4 of 71 comments (clear)

  1. a few VTOVL predecessors by Trepidity · · Score: 4, Informative

    If you're interested in this kind of thing, there are a few videos of tests of similar vehicles from the 1990s, in both the U.S. and Japan. But they never got funding to produce production versions.

    Links:

    McDonnell Douglas DC-X

    Japan Space Agency RVT

    The DC-X still holds the record for the highest flight by a VTOVL rocket, though Space-X plans to challenge that record in a future test.

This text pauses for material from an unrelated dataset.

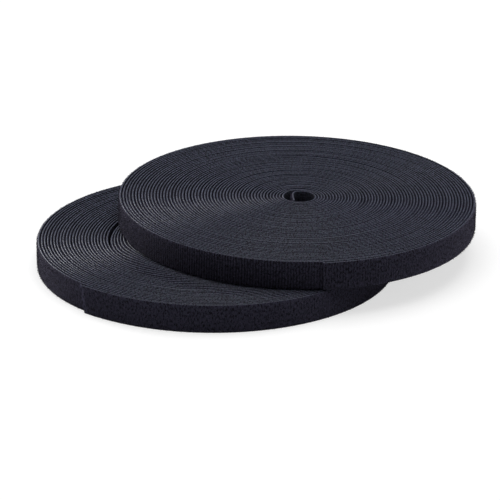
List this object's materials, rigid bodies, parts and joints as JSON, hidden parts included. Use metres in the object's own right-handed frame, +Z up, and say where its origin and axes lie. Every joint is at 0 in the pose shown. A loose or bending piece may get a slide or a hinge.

    1. Re: a few VTOVL predecessors by FatLittleMonkey · · Score: 4, Informative

      Don't forget about the landing fuel you have to tote with you along your whole trip. That is not trivial weight.

      Actually it is trivial. The rocket is landing almost empty, the extra fuel to get down is vastly less than the amount to go up.

      There were industry studies in the '90s and early 2000s that showed fairly conclusively that the added mass of fuel (especially as rockets are never burned dry) is about the same as all the added mass and complexity from a soft-landing parachute system. (Hard landing parachutes are lighter, but not suitable for a reusable system.) Remember, most of your mass is engines and their controllers, pumps, tanks, etc, which you have to carry anyway. And with first stages (which is what Grasshopper is), you can add more fuel without affecting your payload mass. (Reusable upper stages will eat into payload mass.)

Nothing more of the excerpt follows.